Après oui, il y a eu un changement de société depuis le mariage pour tous. Aujourd’hui, ça fait partie de l’ordre des choses alors qu’avant les familles homoparentales étaient réduites au silence et à la clandestinité. Il y a toujours des gens qui réagissent, mais pouvoir se marier ou avoir un enfant avec sa compagne, ça fait désormais partie du champ des possibles, et ce, même pour les personnes qui ne sont pas concernées. Moi, quand j’annonce que j’ai eu un enfant par PMA en solo, les gens trouvent ça normal. Mais le fait qu’une ministre l’annonce publiquement, et que cela soit encore un événement pour beaucoup, montre qu’il y a encore un besoin de revendiquer nos droits. Le sujet de la PMA reste un sujet d’engagement politique.

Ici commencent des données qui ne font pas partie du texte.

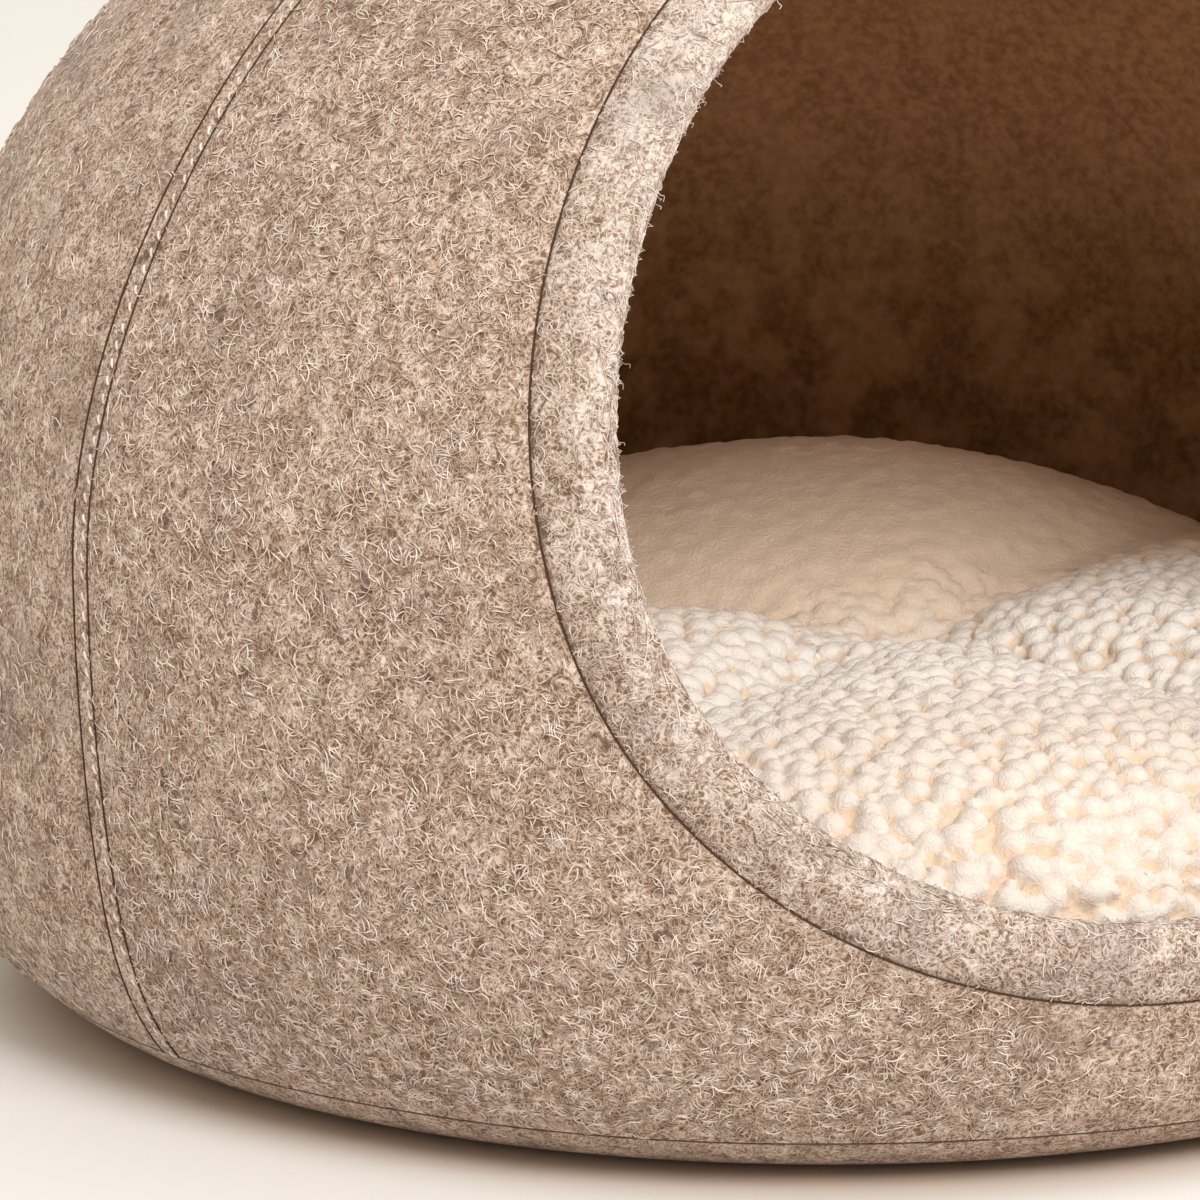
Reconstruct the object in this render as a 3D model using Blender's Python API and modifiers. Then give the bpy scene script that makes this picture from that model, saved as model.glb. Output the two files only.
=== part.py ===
"""Dome cave pet bed: a felt dome with a round mouth, a rolled rim and a tufted cushion inside.

The bed stands on the floor at z = 0 with its axis on Z, and its mouth faces -Y. Units are metres.
"""

import math

import bmesh
import bpy
from mathutils import Matrix, Vector

# Driving dimensions of the dome
DOME_RADIUS = 0.240
DOME_HEIGHT = 0.350
EQUATOR_HEIGHT = 0.144
FLAT_BASE_RADIUS = 0.180
LOWER_FULLNESS = 2.7
BASE_SEAM_HEIGHT = 0.012
FELT = 0.0045
LINING = 0.0015
GAP = 0.0003

# The side seams run up to the crown, this far round from the middle of the mouth
SIDE_SEAM_ANGLE = math.radians(75)
WELT_WIDTH = 0.0056
WELT_PROUD = 0.0009

# The mouth is cut square to an axis that looks slightly upwards
MOUTH_TILT = math.radians(11.3)
MOUTH_CENTRE_HEIGHT = 0.1525
MOUTH_RADIUS = 0.153
MOUTH_SQUASH = -0.0037
MOUTH_EGG = -0.0028
RIM_WIDTH = 0.0200
RIM_THICKNESS = 0.012
RIM_PROUD = 0.0008
# How boxy the roll's section is on its seam side and on its nose: 2 is an ellipse
RIM_SEAM_FULLNESS = 6
RIM_NOSE_FULLNESS = 2

# The cushion, with the tuft a little off its middle, as the photo shows it
CUSHION_CENTRE = Vector((0.006, -0.004))
CUSHION_RADIUS = 0.206
CUSHION_WAIST = 0.055
CUSHION_CROWN = 0.110
CUSHION_FULLNESS = 3.0
TUFT_PLACE = Vector((0.038, 0.008))
TUFT_DEPTH = 0.026
TUFT_SPREAD = 0.030
CREASE_DEPTH = 0.020
CREASE_WIDTH = 0.018
CREASE_FADE = 0.165
# Each lobe: the direction it lies in, from +X, and how far it rises above or below the crown
LOBES = (("right", 336, 0.004), ("back", 74, 0.025), ("left", 180, -0.001), ("front", 252, -0.006))
CREASE_ANGLES = (25, 145, 216, 288)

# Steps of the meshes
ROUND_STEPS = 48
LOWER_STEPS = 6
UPPER_STEPS = 11
BASE_STEPS = 4
MOUTH_STEPS = 72
RIM_STEPS = 14
CUSHION_ROUND_STEPS = 64
CUSHION_RISE_STEPS = 24
CUTTER_SIZE = 0.8
POLE_MERGE = 0.00005

for old in list(bpy.data.objects):
    bpy.data.objects.remove(old)

bed = bpy.data.collections.new("dome_cave_pet_bed")
cutters = bpy.data.collections.new("cutters")
for collection in (bed, cutters):
    bpy.context.scene.collection.children.link(collection)


def felt_finish(name, colour, roughness):
    """A matt textile finish: linear colour, roughness, no metal."""
    finish = bpy.data.materials.new(name)
    finish.use_nodes = True
    shader = finish.node_tree.nodes["Principled BSDF"]
    shader.inputs["Base Color"].default_value = (*colour, 1.0)
    shader.inputs["Roughness"].default_value = roughness
    shader.inputs["Metallic"].default_value = 0.0
    return finish


def place_piece(name, mesh, finish=None):
    """A visible piece of the bed, or a cutter when it has no finish."""
    piece = bpy.data.objects.new(name, mesh)
    if finish is None:
        cutters.objects.link(piece)
        piece.hide_render = True
        piece.display_type = "WIRE"
    else:
        bed.objects.link(piece)
        mesh.materials.append(finish)
    return piece


def mesh_of(shape, name, smooth=True):
    """The finished mesh of a bmesh, with its faces pointing out."""
    bmesh.ops.recalc_face_normals(shape, faces=shape.faces)
    mesh = bpy.data.meshes.new(name)
    shape.to_mesh(mesh)
    shape.free()
    if smooth and mesh.polygons:
        mesh.shade_smooth()
        mesh.set_sharp_from_angle(angle=math.radians(40))
    return mesh


def boolean(piece, operation, other):
    """Cuts or joins with the exact solver."""
    step = piece.modifiers.new(f"{operation.lower()}_{other.name}", "BOOLEAN")
    step.operation = operation
    step.object = other
    step.solver = "EXACT"


# The dome's outline, as radius and height


def signed_power(value, exponent):
    return math.copysign(abs(value) ** exponent, value)


def outline(turn):
    """A point of the outer outline: -1 at the edge of the flat base, 0 at the equator, 1 at the crown."""
    across = math.cos(turn * math.pi / 2)
    along = math.sin(turn * math.pi / 2)
    if turn >= 0:
        return Vector((DOME_RADIUS * across, EQUATOR_HEIGHT + (DOME_HEIGHT - EQUATOR_HEIGHT) * along))
    power = 2 / LOWER_FULLNESS
    radius = FLAT_BASE_RADIUS + (DOME_RADIUS - FLAT_BASE_RADIUS) * signed_power(across, power)
    return Vector((radius, EQUATOR_HEIGHT * (1 + signed_power(along, power))))


def inset(turn, depth):
    """The outline's point moved in square to the surface by the depth."""
    small = 0.002
    run = outline(min(turn + small, 1)) - outline(max(turn - small, -1))
    normal = Vector((run.y, -run.x)).normalized()
    if turn == 1:
        normal = Vector((0, 1))
    return outline(turn) - normal * depth


def turn_at(height):
    """Where the lower outline reaches a height."""
    along = (1 - height / EQUATOR_HEIGHT) ** (LOWER_FULLNESS / 2)
    return -math.asin(along) / (math.pi / 2)


def wall_radius(height):
    """The outer radius at a height."""
    if height >= EQUATOR_HEIGHT:
        rise = min((height - EQUATOR_HEIGHT) / (DOME_HEIGHT - EQUATOR_HEIGHT), 1)
        return DOME_RADIUS * math.sqrt(1 - rise**2)
    drop = (EQUATOR_HEIGHT - height) / EQUATOR_HEIGHT
    side = (1 - drop**LOWER_FULLNESS) ** (1 / LOWER_FULLNESS)
    return FLAT_BASE_RADIUS + (DOME_RADIUS - FLAT_BASE_RADIUS) * side


def rows(start, end, steps):
    return [start + (end - start) * step / steps for step in range(steps + 1)]


def turned(name, points, finish):
    """A closed solid of revolution whose profile runs out from the axis, down its outer side and back."""
    shape = bmesh.new()
    last = None
    for radius, height in points:
        corner = shape.verts.new((radius, 0, height))
        if last:
            shape.edges.new((last, corner))
        last = corner
    mesh = bpy.data.meshes.new(name)
    shape.to_mesh(mesh)
    shape.free()
    piece = place_piece(name, mesh, finish)
    screw = piece.modifiers.new("turn", "SCREW")
    screw.axis = "Z"
    screw.steps = ROUND_STEPS
    screw.render_steps = ROUND_STEPS
    screw.use_merge_vertices = True
    screw.merge_threshold = POLE_MERGE
    screw.use_smooth_shade = True
    return piece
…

Le 2 août 2021, la loi relative à la bioéthique élargissait la PMA à toutes les femmes qui ont un projet parental, aux couples lesbiens comme aux femmes célibataires. Selon les derniers chiffres, 21 bébés sont nés de ce parcours, 2 000 premières tentatives de PMA et près de 23 000 demandes de première consultation ont été recensées. La visibilité de la PMA de Sarah El Haïry et de sa compagne est-elle, selon vous, un bon moyen de faire connaître la pratique et de la normaliser auprès du public ?

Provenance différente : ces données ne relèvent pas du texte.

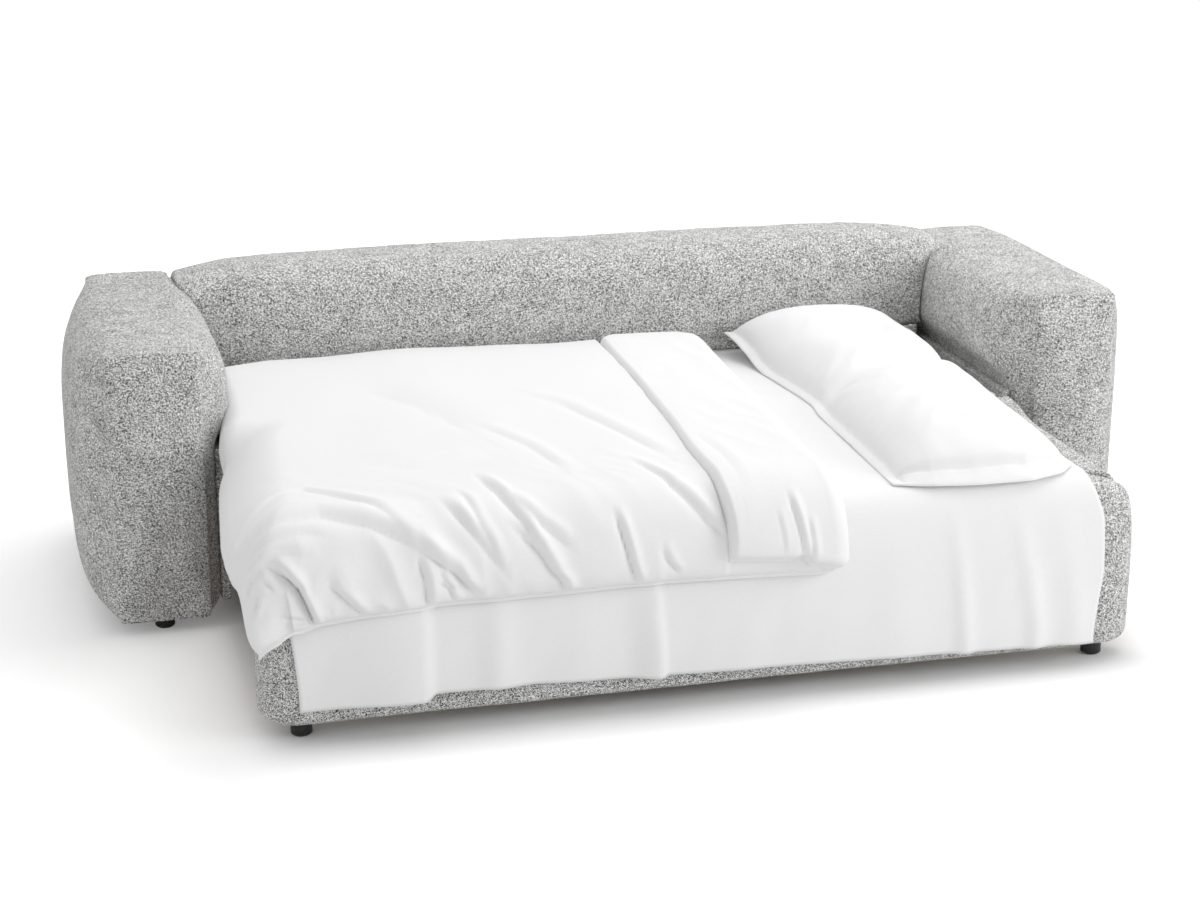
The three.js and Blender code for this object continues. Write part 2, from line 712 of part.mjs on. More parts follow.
// The fitted sheet, as a thin cloth over the pads that hangs down in front
function addSheet() {
  const even = steps(9).map((share) => sheetLeftX + (sheetRightX - sheetLeftX) * share);
  const folded = sheetFoldPlaces.flatMap((x) => [x - sheetFoldWidth, x, x + sheetFoldWidth]);
  const places = [...even, ...folded].sort((a, b) => a - b);
  const rings = places.map((x) => {
    const hem = sheetHem + sheetHemWave(x);
    const inner = beddingLine(0, 0, hem, rearPadEndY);
    const outer = beddingLine(sheetThickness, 0, hem, rearPadEndY).reverse();
    const wave = sheetWave(x) * sheetFoldDepth;
    return [...inner, ...outer].map(([y, z]) => {
      const hang = smooth(duvetHem - z, 0, duvetHem - hem);
      return new THREE.Vector3(x, y - wave * hang, z);
    });
  });
  addPart('sheet', loft(rings, flatEnds), cotton);
}

// The share of its thickness that the duvet's filling has at a place along the bed's depth
function duvetFullness(y) {
  return Math.min(1, Math.sqrt(Math.max(0, (duvetBackY - y) / duvetWaveLength)));
}

// The duvet's main folds: long waves that fan out from its right side to the front left corner
function duvetFold(x, y) {
  const fan = Math.atan2(y - duvetBackY, duvetRightX - x);
  const distance = Math.hypot(x - duvetRightX, y - duvetBackY) / duvetWaveLength;
  return duvetFoldHeight * Math.sin(distance + duvetFanCount * fan) * smooth(duvetBackY - y, 0, duvetWaveLength * 2);
}

// The height that the duvet's turned back right edge adds at a place along the bed
function turnback(x) {
  const edge = duvetRightX - turnbackWidth;
  return turnbackHeight * smooth(x, edge, edge + turnbackHeight / 2);
}

// The duvet, ring by ring from its left side to its right. Over the bed each ring runs back under itself
// along the sheet. Past the bed's left side the rings are closed at the hem, where the duvet hangs down,
// and beside the arm they stop in front of it.
function addDuvet() {
  const under = sheetThickness + runningGap;
  const topZ = bedTop + beddingRise + under;
  const faceY = bedFrontY - beddingRise - under - duvetClearance;
  const frontY = faceY - duvetFrontReach;
  const startY = frontY + duvetThickness;
  const leftX = -blockHalfWidth - duvetSideReach;
  const armSideX = -(armCentreX - armEndHalfWidth - armSideSwell - duvetArmGap);
  const bedSideX = -(blockHalfWidth + duvetClearance);
  const sidePlaces = [0, 0.12, 0.4, 0.75, 1].map((share) => leftX + (bedSideX - leftX) * share);
  const cornerEndX = armSideX - duvetEndRamp;
  const cornerPlaces = [0, 0.5, 1].map((share) => bedSideX + runningGap + (cornerEndX - bedSideX - runningGap) * share);
  const bedPlaces = steps(17).map((share) => armSideX + (duvetRightX - armSideX) * share);
  const rings = [...sidePlaces, ...cornerPlaces, ...bedPlaces].map((x) => {
    const bend = Math.sqrt(1 - Math.abs((2 * (x - leftX)) / (duvetRightX - leftX) - 1) ** 12 * 0.96);
    const backY = x < armSideX ? -armEndSwell - duvetClearance : duvetBackY;
    const hem = duvetHem - duvetTongue * (1 - smooth(x, bedSideX, bedSideX + 3 * blockCornerRadius));
    const thickness = (y) => duvetEdge + duvetThickness * duvetFullness(y) + duvetFold(x, y) + turnback(x);
    const crown = steps(14).map((share) => {
      const y = backY + (startY - backY) * share;
      return [y, topZ + thickness(y) * bend];
    });
    const cornerZ = topZ + thickness(startY) * bend;
    const outerY = frontY + duvetFrontReach * (1 - bend);
    const round = steps(6).slice(1).map((share) => {
      const angle = (Math.PI / 2) * share;
      const y = startY - (startY - outerY) * Math.sin(angle);
      return [y, hem + duvetEdge + (cornerZ - hem - duvetEdge) * Math.cos(angle) ** 1.2];
    });
    const foot = [(2 * outerY + faceY) / 3, hem];
    const inner = beddingLine(under, duvetClearance, hem, backY).reverse();
    const closed = steps(inner.length - 1).map((share) => {
      const rise = (duvetSideHem - hem) * smooth(share, 0, duvetTongueShare);
      return [faceY + (backY - faceY) * share, hem + rise - beddingCrown * Math.sin(Math.PI * share)];
    });
    return [...crown, ...round, foot, ...(x > bedSideX ? inner : closed)].map(([y, z]) => new THREE.Vector3(x, y, z));
  });
  addPart('duvet', loft(rings, flatEnds), cotton);
}

// A stuffed pillow: full in its two lobes, pinched between them and thin at its sewn edges
function addPillow() {
  const base = bedTop + beddingRise + beddingCrown + sheetThickness + seatGap;
  const centreX = blockHalfWidth - pillowSideInset;
  const rings = cosineSteps(16).map((along) => {
    const pinch = 1 - pillowNotchShare * Math.exp(-((along / pillowPinchShare) ** 2));
    const height = (pillowHeight / 2) * Math.sqrt(1 - along ** 6 * 0.985) * pinch;
    const half = (pillowWidth / 2) * (1 + pinch) * 0.5;
    const y = pillowMiddleY + (along * pillowLength) / 2;
    return squaredOval(20, pillowSquareness).map(([across, up]) => {
      return new THREE.Vector3(centreX + across * half, y, base + height * (1 + up));
    });
  });
  addPart('pillow', loft(rings, fanEnds), cotton);
}

addArms();
addFeet();
addBack();
addSideBoards();
addRampChannels();
addBedFront();
addBeams();
addFrontPad();
addRearSection();
addSheet();
addDuvet();
addPillow();

const bounds = new THREE.Box3().setFromObject(sofa);
sofa.position.y = -(bounds.min.y + bounds.max.y) / 2;

export default sofa;
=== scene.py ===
import math

import bmesh
import bpy
import numpy as np
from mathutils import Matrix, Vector, noise


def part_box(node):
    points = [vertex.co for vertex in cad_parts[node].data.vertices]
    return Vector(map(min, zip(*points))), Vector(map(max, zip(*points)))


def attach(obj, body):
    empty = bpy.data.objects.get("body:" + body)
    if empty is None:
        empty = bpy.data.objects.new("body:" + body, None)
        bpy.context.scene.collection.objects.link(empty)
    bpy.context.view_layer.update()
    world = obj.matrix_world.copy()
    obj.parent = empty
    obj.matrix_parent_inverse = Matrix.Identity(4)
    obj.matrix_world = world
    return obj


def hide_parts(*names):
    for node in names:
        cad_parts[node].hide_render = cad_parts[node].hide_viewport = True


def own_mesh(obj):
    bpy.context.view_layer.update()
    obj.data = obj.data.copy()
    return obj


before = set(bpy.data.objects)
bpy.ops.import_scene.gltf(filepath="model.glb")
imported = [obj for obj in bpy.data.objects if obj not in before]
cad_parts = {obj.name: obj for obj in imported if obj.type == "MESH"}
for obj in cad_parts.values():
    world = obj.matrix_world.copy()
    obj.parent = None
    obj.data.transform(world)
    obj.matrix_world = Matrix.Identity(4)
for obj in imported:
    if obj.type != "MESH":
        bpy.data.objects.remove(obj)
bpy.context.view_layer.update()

# Camera: it stands in front of the sofa, a little to its left and above it, and looks down on the made-up
# bed through a long lens. The arms' front seams are where the solids have them.
arm_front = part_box("arm_left_frame")[0].y - 0.095
bpy.context.scene.view_settings.view_transform = "Standard"
camera_lens = bpy.data.cameras.new("photo_camera")
camera_lens.sensor_width = 36
camera_lens.lens = 72.19
camera = bpy.data.objects.new("photo_camera", camera_lens)
bpy.context.collection.objects.link(camera)
camera.location = (-1.384, -5.0085 + arm_front, 1.9662)
camera.rotation_euler = (math.pi / 2 - 0.3033, 0, -0.2540)
bpy.context.scene.camera = camera

# Tweed: the sofa's cover is a thick looped cloth in light, middle and dark grey yarns, which lie as short
# flecks with a loose weave under them. The yarns are one node group, shared by every cloth here.
light_yarn = (0.95, 0.95, 0.935, 1)
pale_yarn = (0.62, 0.62, 0.61, 1)
middle_yarn = (0.40, 0.40, 0.39, 1)
dark_yarn = (0.03, 0.03, 0.029, 1)


def node(tree, kind, values=None, **settings):
    """A shader node with its settings, and with the values of its inputs."""
    made = tree.nodes.new("ShaderNode" + kind)
    for name, value in settings.items():
        setattr(made, name, value)
    for name, value in (values or {}).items():
        made.inputs[name].default_value = value
    return made


def join(tree, *wires):
    """Draws wires, each given as a node, its output, the next node and that one's input."""
    for source, output, target, entry in wires:
        tree.links.new(source.outputs[output], target.inputs[entry])


def node_group(name, inputs, outputs):
    """A group with its sockets, and the two nodes that stand for its ends."""
    group = bpy.data.node_groups.new(name, "ShaderNodeTree")
    for label, kind in inputs:
        group.interface.new_socket(name=label, in_out="INPUT", socket_type="NodeSocket" + kind)
    for label in outputs:
        group.interface.new_socket(name=label, in_out="OUTPUT", socket_type="NodeSocketFloat")
    return group, group.nodes.new("NodeGroupInput"), group.nodes.new("NodeGroupOutput")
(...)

L.M. : Oui. Le souci, c’est qu’avant, ça restait un sujet clandestin, puisqu’il fallait aller à l’étranger pour le faire. Il y avait cette idée d’enfreindre la loi, même si on ne fait rien d’illégal quand on va faire un enfant à l’étranger. Et surtout, la deuxième maman n’était pas pleinement reconnue en tant que mère dans son pays. Le fait que Sarah El Haïry déclare publiquement qu’elle a eu recours à la PMA en France, ça normalise la pratique. Ça peut servir d’exemple, surtout pour les jeunes qui ont besoin de modèles et de personnalités à qui s’identifier. Ça aura toujours un effet positif sur les jeunes. Mais après, est-ce que ça va rendre la PMA plus accessible en France ? Je ne pense pas parce que le sujet d’une meilleure accessibilité du don pour les femmes n’est pas juste un sujet politique, c’est un sujet qui concerne les moyens donnés aux centres de dons. Aujourd’hui, l’accès aux dons de gamètes est compliqué en France. On manque de centres de dons, la pratique étant été interdite aux centres privés de PMA.

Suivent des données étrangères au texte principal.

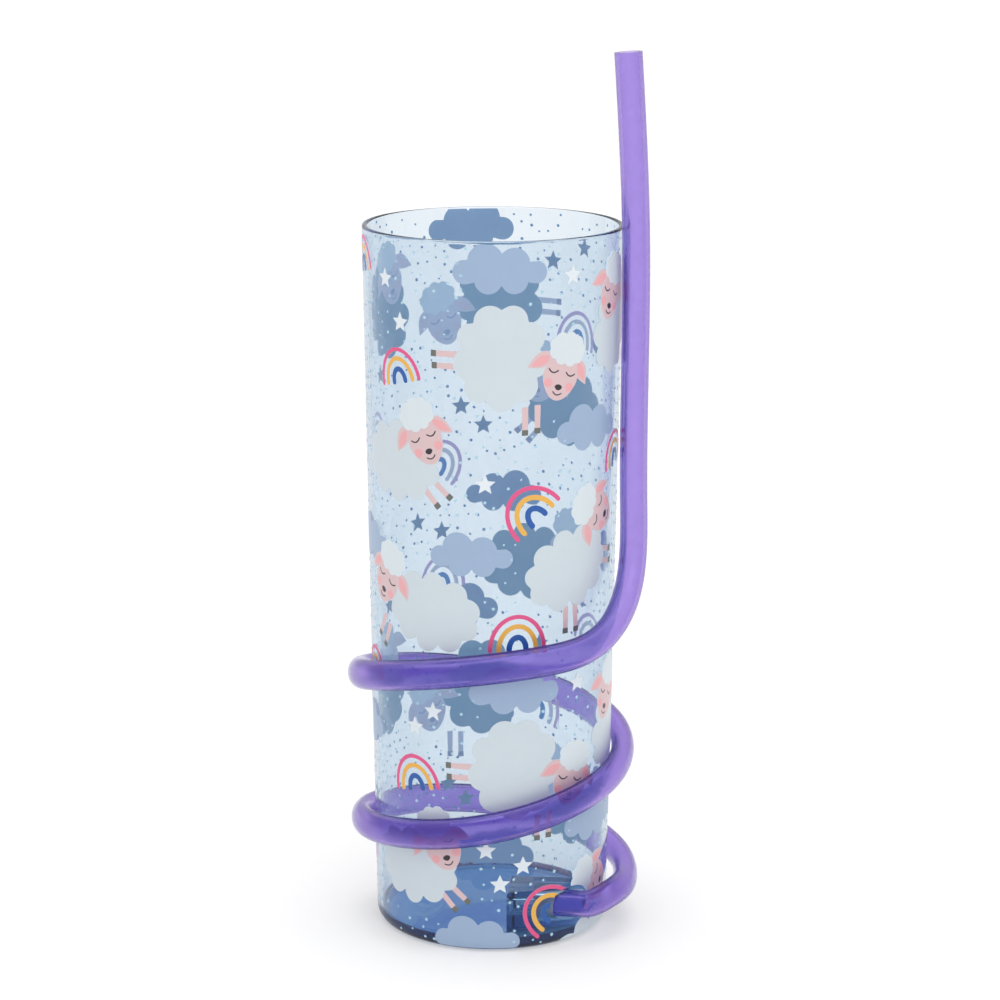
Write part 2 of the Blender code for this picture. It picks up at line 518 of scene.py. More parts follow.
@contextmanager
def editing(obj: bpy.types.Object) -> Iterator[None]:
    """Edit mode on one object, with everything in it selected.

    Args:
        obj: the mesh object.

    Yields:
        Nothing; the edits go inside the block.
    """
    alone(obj)
    bpy.ops.object.mode_set(mode="EDIT")
    bpy.ops.mesh.select_mode(type="VERT")
    bpy.ops.mesh.select_all(action="SELECT")
    yield
    bpy.ops.object.mode_set(mode="OBJECT")


def pick(obj: bpy.types.Object, kind: Pick, test: Callable[..., bool]) -> None:
    """Selects the elements that pass a test, in edit mode.

    Args:
        obj: the mesh object in edit mode.
        kind: edges or faces.
        test: takes an element and says whether it is selected.
    """
    bpy.ops.mesh.select_mode(type=kind.value)
    bpy.ops.mesh.select_all(action="DESELECT")
    mesh = bmesh.from_edit_mesh(obj.data)
    for element in mesh.edges if kind is Pick.EDGES else mesh.faces:
        if test(element):
            element.select_set(True)
    mesh.select_flush_mode()
    bmesh.update_edit_mesh(obj.data)


def on_ring(height: float, radius: float) -> Callable[..., bool]:
    """A test for edges of one ring round Z.

    Args:
        height: the ring's height.
        radius: its radius.

    Returns:
        The test.
    """

    def test(edge: bmesh.types.BMEdge) -> bool:
        """Whether both ends are on the ring."""
        return all(
            abs(v.co.z - height) < NEAR and abs(math.hypot(v.co.x, v.co.y) - radius) < 2 * NEAR
            for v in edge.verts
        )

    return test


def bisect(height: float) -> None:
    """Adds a loop of edges at a height to everything in edit mode."""
    bpy.ops.mesh.select_all(action="SELECT")
    bpy.ops.mesh.bisect(plane_co=(0.0, 0.0, height), plane_no=(0.0, 0.0, 1.0))


def widen(share: float) -> None:
    """Scales what is selected away from the axis."""
    bpy.ops.transform.resize(value=(share, share, 1.0))


def raise_copy(height: float) -> None:
    """Extrudes what is selected along Z."""
    bpy.ops.mesh.extrude_region_move(TRANSFORM_OT_translate={"value": (0.0, 0.0, height)})


def apply(obj: bpy.types.Object, kind: str, **settings: object) -> None:
    """Adds a modifier and applies it.

    Args:
        obj: the object.
        kind: the modifier's type.
        settings: its properties.
    """
    alone(obj)
    modifier = obj.modifiers.new(kind.title(), kind)
    for key, value in settings.items():
        setattr(modifier, key, value)
    bpy.ops.object.modifier_apply(modifier=modifier.name)


def cut(obj: bpy.types.Object, tool: bpy.types.Object, operation: str = "DIFFERENCE") -> None:
    """Joins, cuts or trims an object by another, which is then removed.

    Args:
        obj: the object that stays.
        tool: the object that is used up.
        operation: the boolean's operation.
    """
    apply(obj, "BOOLEAN", operation=operation, solver="EXACT", object=tool)
    bpy.data.objects.remove(tool, do_unlink=True)


def settle(obj: bpy.types.Object) -> None:
    """Puts an object's place into its mesh."""
    alone(obj)
    bpy.ops.object.transform_apply(location=True, rotation=True, scale=True)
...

Certain·es ont vu une instrumentalisation politique derrière l’annonce de Sarah El Haïry – dont le bilan au secrétariat d’État à la jeunesse et au Service national universel a été largement critiqué et dont l’action politique au secrétariat d’État à la biodiversité, où elle a été nommée en juillet dernier, interroge régulièrement les défenseur·euses de l’environnement.
L.M. : Dès que les personnes LGBT sortent du placard, on avance des raisons politiques alors que lorsqu’une personnalité politique hétéro affiche sa grossesse, son conjoint ou ses enfants, personne ne parle d’instrumentalisation. L’annonce de la PMA de Sarah El Haïry dans la presse ne veut pas dire qu’il existe forcément un agenda politique caché la concernant. Toutes les personnes LGBT qui vivent ouvertement leur orientation sexuelle dans leur vie de tous les jours et dans leur vie publique participent d’une certaine manière à un engagement pour l’égalité.